[3D code data]
--- BEGIN ---
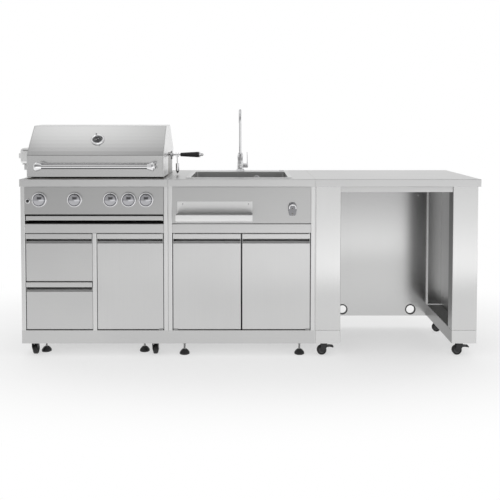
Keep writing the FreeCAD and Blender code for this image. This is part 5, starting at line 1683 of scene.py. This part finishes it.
@dataclass
class Table(Part):
    """The open table: two folded legs on base boxes, a back panel with cable grommets, and a front rail.

    Attributes:
        sheet: Sheet thickness.
        wide: Width of a leg.
        base: Top of the base boxes.
        liner: How far the liner stands inside the outer wall.
        folds: Widths of the front and rear folds on the open side.
        skin: How far the sheets of painted shade on the open sides stand out.
        back: Thickness of the back panel.
        spots: How far the grommets stand from the counter's left and right ends.
        grommet: Height of the grommets above the legs' feet.
        hole: Half the width of the panel's part with the hole, and its height.
        fold_rivets: Heights of the rivets in the rear folds.
        liner_rivets: Depth and height of the rivets in the liners.
        panel_rivets: How far the rivets in the panel stand from the legs, and their height.
    """

    sheet: float = 0.0015
    wide: float = 0.128
    base: float = 0.136
    liner: float = 0.044
    folds: Span = (0.070, 0.028)
    skin: float = 0.0004
    back: float = 0.012
    spots: Span = (0.209, 0.234)
    grommet: float = 0.037
    hole: Span = (0.032, 0.072)
    fold_rivets: Span = (0.517, 0.200)
    liner_rivets: Span = (0.178, 0.195)
    panel_rivets: Span = (0.055, 0.7755)

    def leg(self, name: str, low: Point, high: Point, opens_right: bool) -> None:
        """One leg.

        Args:
            name: What to call it.
            low: Its lowest corner.
            high: Its highest corner.
            opens_right: Whether its open side is at the right.
        """
        (x0, front, foot), (x1, rear, top) = low, high
        sheet, base = self.sheet, self.base
        opening, outer, way = (x1, x0, 1) if opens_right else (x0, x1, -1)
        plan = [(opening, front + self.folds[0]), (opening, front), (outer, front), (outer, rear),
                (opening, rear), (opening, rear - self.folds[1])]
        channel = folded(plan, 0.003, -way * sheet, (base + 0.0006, top - 0.0002), Axis.UP)
        self.shop.piece(name + "_channel", [channel], "leg")
        near, far = sorted((outer + way * self.liner, outer + way * (self.liner + sheet)))
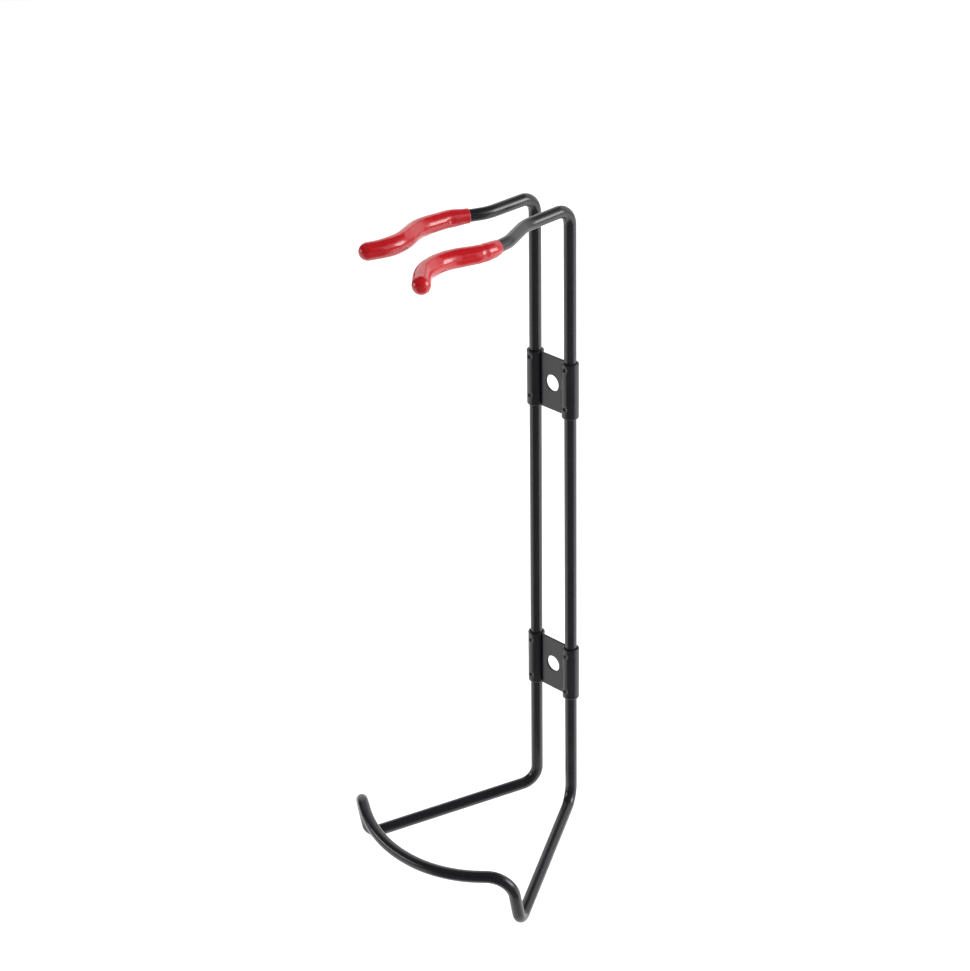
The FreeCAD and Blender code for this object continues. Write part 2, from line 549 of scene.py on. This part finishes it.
def crimp_depth(distance, height, half_gap, crimp_rise):
    """How deep the punch has pressed the roll's outer face at this place."""
    roll = sheet_lengths(half_gap)[1]
    front = roll + ROLL_MIDDLE * (roll_start + math.pi / 2)
    across = (distance - front) * (ROLL_MIDDLE + SHEET / 2) / ROLL_MIDDLE
    away = math.hypot(across, abs(height - crimp_rise) - (BRACKET_HEIGHT / 2 - CRIMP_FROM_END))
    if away >= CRIMP_RADIUS:
        return 0.0
    return CRIMP_DEPTH * (1 - (away / CRIMP_RADIUS) ** 2) ** CRIMP_EASE


print("thickness 0.1 mm from an end:", round(2 * half_thickness(0.1, EDGE_ROUND), 2))


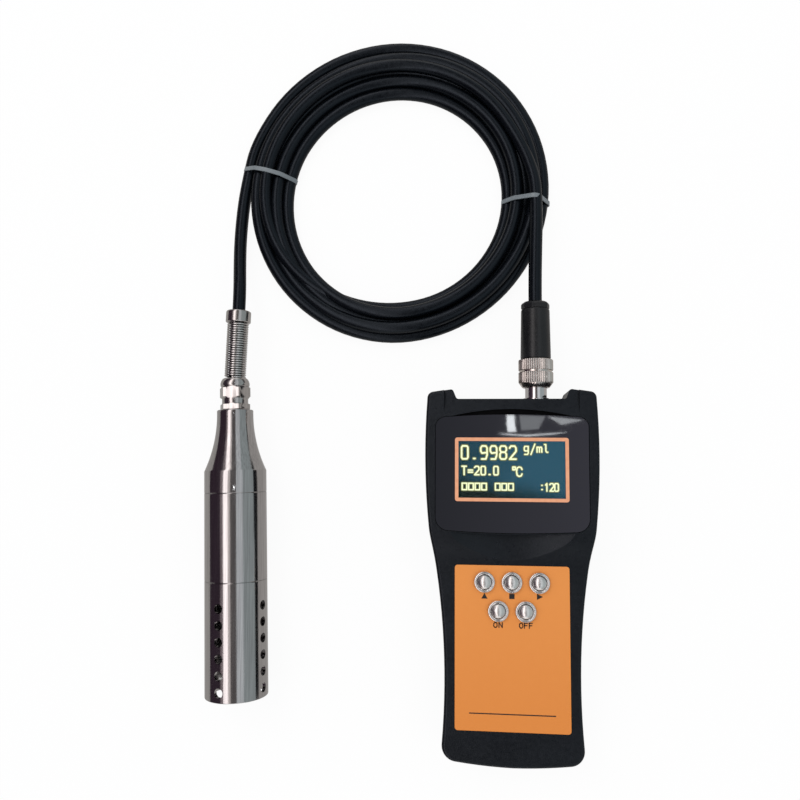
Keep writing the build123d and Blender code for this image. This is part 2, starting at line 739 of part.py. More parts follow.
with BuildPart() as main_board:
    with BuildSketch(Plane.XY.offset(BOARD_BACK_Z)):
        with Locations((0, (BOARD_LOW_Y + BOARD_HIGH_Y) / 2)):
            Rectangle(2 * BOARD_HALF, BOARD_HIGH_Y - BOARD_LOW_Y)
        with Locations(*POSTS):
            Circle(BOARD_SCREW_R + SCREW_CLEARANCE, mode=Mode.SUBTRACT)
    extrude(amount=BOARD_THICK)
save(main_board.part, "main_board")


with BuildPart() as board_parts:
    with BuildSketch(Plane.XY.offset(BOARD_BACK_Z)):
        with Locations((CHIP_X, PARTS_Y)):
            Rectangle(CHIP_SIDE, CHIP_SIDE)
    extrude(amount=-CHIP_THICK)
    with BuildSketch(Plane.XY.offset(BOARD_BACK_Z)):
        with Locations((BUZZER_X, PARTS_Y)):
            Circle(BUZZER_R)
    extrude(amount=-BUZZER_HEIGHT)
    with BuildSketch(Plane.XY.offset(BOARD_BACK_Z)):
        with Locations((0, HEADER_Y)):
            Rectangle(HEADER_LENGTH, HEADER_WIDTH)
    extrude(amount=-HEADER_HEIGHT)
    with BuildSketch(Plane.XY.offset(BOARD_BACK_Z)):
        with Locations((CHIP_X, CAPACITOR_Y), (BUZZER_X, CAPACITOR_Y)):
            Circle(CAPACITOR_R)
    extrude(amount=-CAPACITOR_HEIGHT)
save(board_parts.part, "board_parts")


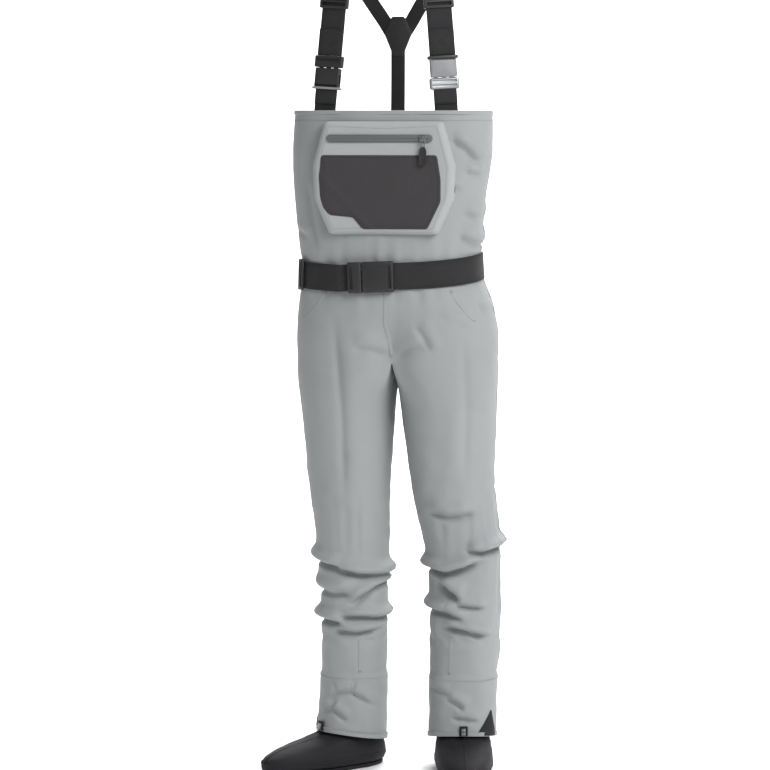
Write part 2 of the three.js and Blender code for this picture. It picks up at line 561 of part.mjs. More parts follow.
--- END ---
## REQUIRED TASK
Whenever "follow" turns up in a line, pick that line out.

## WRITTEN SOLUTION
Keep writing the build123d and Blender code for this image. This is part 2, starting at line 739 of part.py. More parts follow.
Write part 2 of the three.js and Blender code for this picture. It picks up at line 561 of part.mjs. More parts follow.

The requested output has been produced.